En lançant Eleclink, l’opérateur Getlink fait du tunnel sous la Manche une route à électrons
La branche dédiée au transport d’électricité de Getlink, Eleclink, fait passer ses premiers électrons de la France à la Grande-Bretagne mercredi 25 mai. Une première de la part de l’opérateur du tunnel sous la Manche, qui y a installé une interconnexion électrique d’un gigawatt en courant continu pour diversifier son activité.
« Eleclink nous permet d’ajouter une nouvelle branche à notre activité : notre métier reste toujours celui d’un gestionnaire d’infrastructure de transport, mais cette fois au profit des acteurs qui achètent et vendent de l’énergie », se réjouit Yann Leriche, le directeur général de l’opérateur du groupe Getlink (ex Eurotunnel), en charge du tunnel sous la Manche. En service depuis 1994 pour le transport de fret et de personnes, l’infrastructure s’était déjà ouverte au transport de données en fibre optique et enrichit son offre par l’acheminement d’électricité.
Transporter assez d’électricité pour alimenter le grand Lyon
Dans le détail, une interconnexion en courant continu de capacité d’un gigawatt, qui prend la forme de deux câbles d’une dizaine de centimètres de diamètre chacun installés au plafond d’un des deux tunnels ferroviaires de Getlink, relie le réseau RTE en France à celui du National Grid en Grande-Bretagne. Fonctionnant dans les deux sens, elle permet d’alimenter l'équivalent de 1,6 million de personnes, soit la population de Lyon et son agglomération, estime Yann Leriche.
Si deux interconnexions passent déjà sous la Manche pour relier la France au Royaume-Uni (la dernière a débuté son activité en 2021), celles-ci passent dans des câbles directement posés sur le sol marin. Au contraire, Eleclink utilise l’infrastructure de sa maison mère : Getlink. Si le coût (estimé à 580 millions d’euros) est similaire, passer par le tunnel de 51 km « est meilleur pour la protection des fonds marins et simplifie la maintenance », fait valoir Yann Leriche. Qui pointe les risques de dégradations, intentionnelles ou causées par l’inattention d’un chalutier, qui pèsent sur les câbles sous-marins.

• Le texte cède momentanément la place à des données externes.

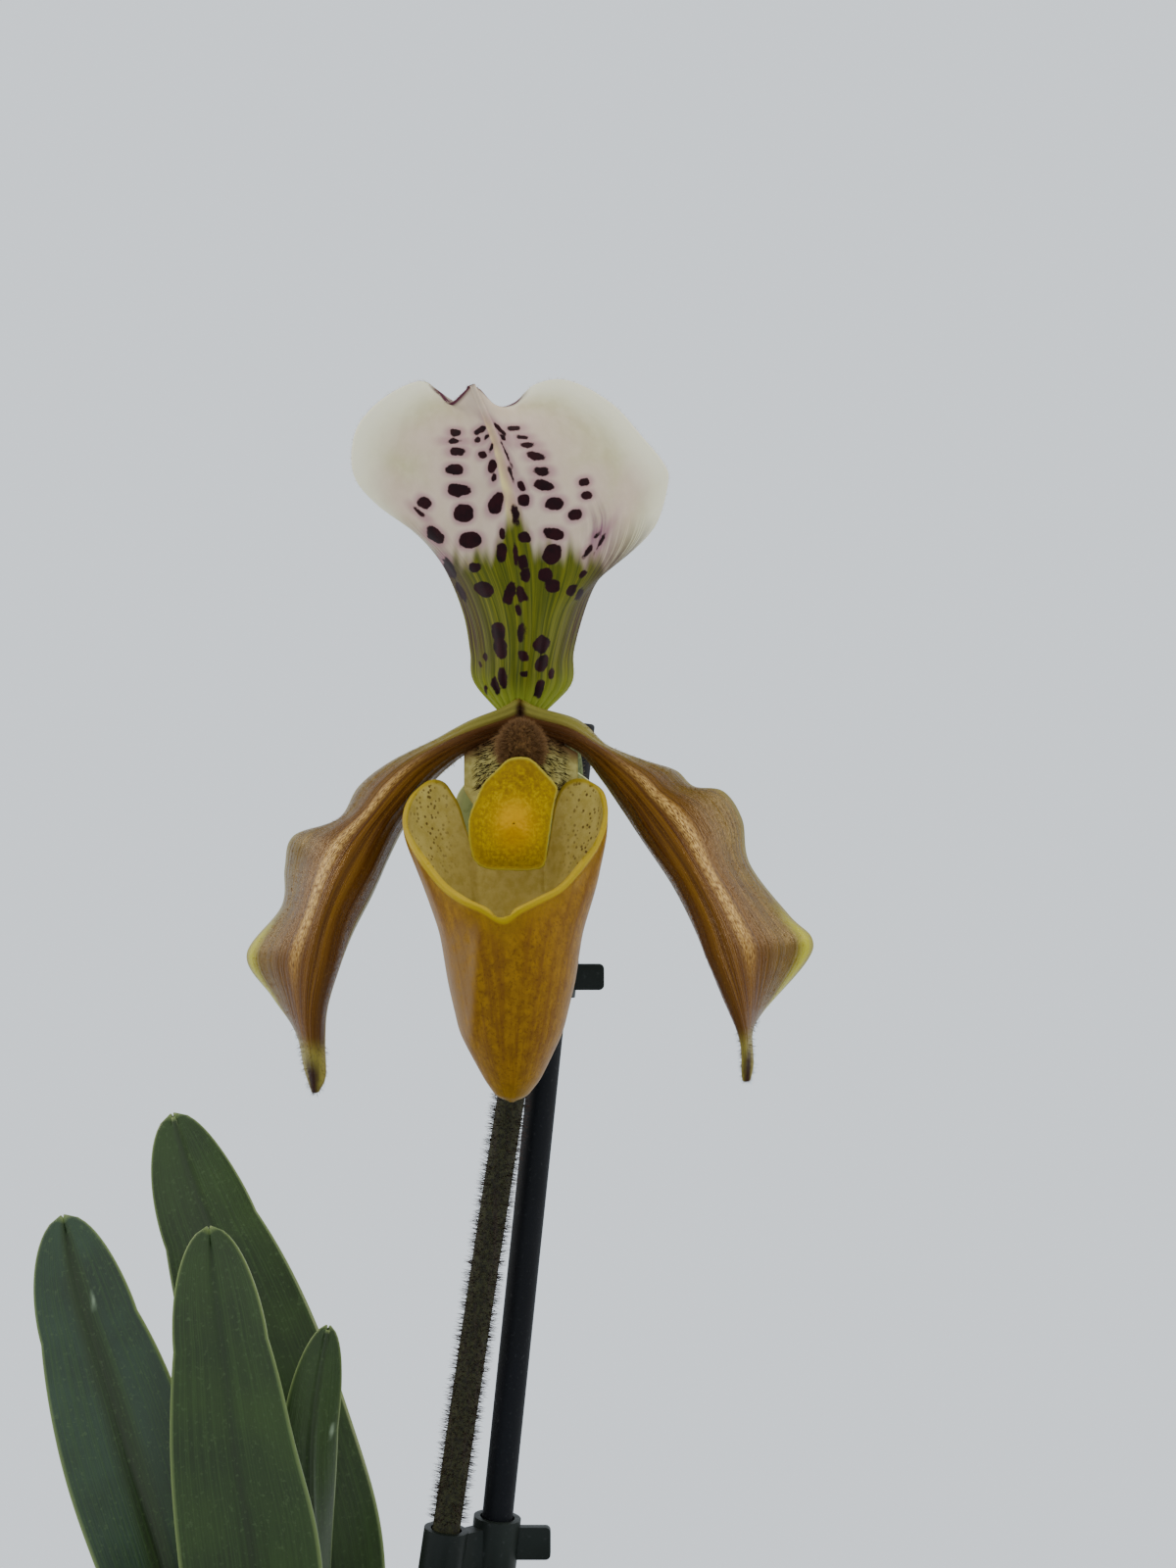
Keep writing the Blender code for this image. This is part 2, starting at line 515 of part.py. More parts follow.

Assurer la sécurité du réseau
L’intégration s’est faite sans heurt. La température contrôlée du tunnel est « idéale » pour le câble, et des tests ont été menés pour s’assurer que le courant ne génère pas de perturbations électromagnétiques, explique Yann Leriche. Comme pour l’ensemble des interconnexions sous-marines, l’électricité est transférée sous la forme de courant continu pour limiter les pertes. Celle-ci est transformée au sein de deux sous-stations conçues avec des équipements Siemens, l’une côté français à Peuplingues (Pas-de-Calais) et l’autre britannique à Folkestone. Les câbles, de 320 kV, ont été fournis par le groupe italien Prysmian.
La capacité à utiliser le câble Eleclink sera vendue selon un système d’enchères. « L’électricité se stocke mal et doit être consommée quand elle est produite. Elargir le réseau augmente les chances de coupler l’offre à la demande, notamment avec l’arrivée d’énergies renouvelables intermittentes », se réjouit Yann Leriche.
Un discours en harmonie avec celui de l’opérateur du réseau de transport de l’électricité français, RTE. Dans son dernier schéma décennal de développement du réseau, paru en 2019, ce dernier affirmait souhaiter doubler la capacité française d’échange d’électricité aux frontières en 15 ans, et listait plusieurs projets à l’étude pour continuer de connecter le Royaume-Uni et stabiliser les réseaux. Exemple d’actualité : « à court-terme, nous transférerons principalement de l’électricité de la Grande-Bretagne vers la France, où beaucoup de centrales nucléaires sont en maintenance ce qui entraîne une baisse de la production », décrit Yann Leriche. Alors que les mauvaises nouvelles se succèdent de ce côté, l'installation entre en service au moment opportun.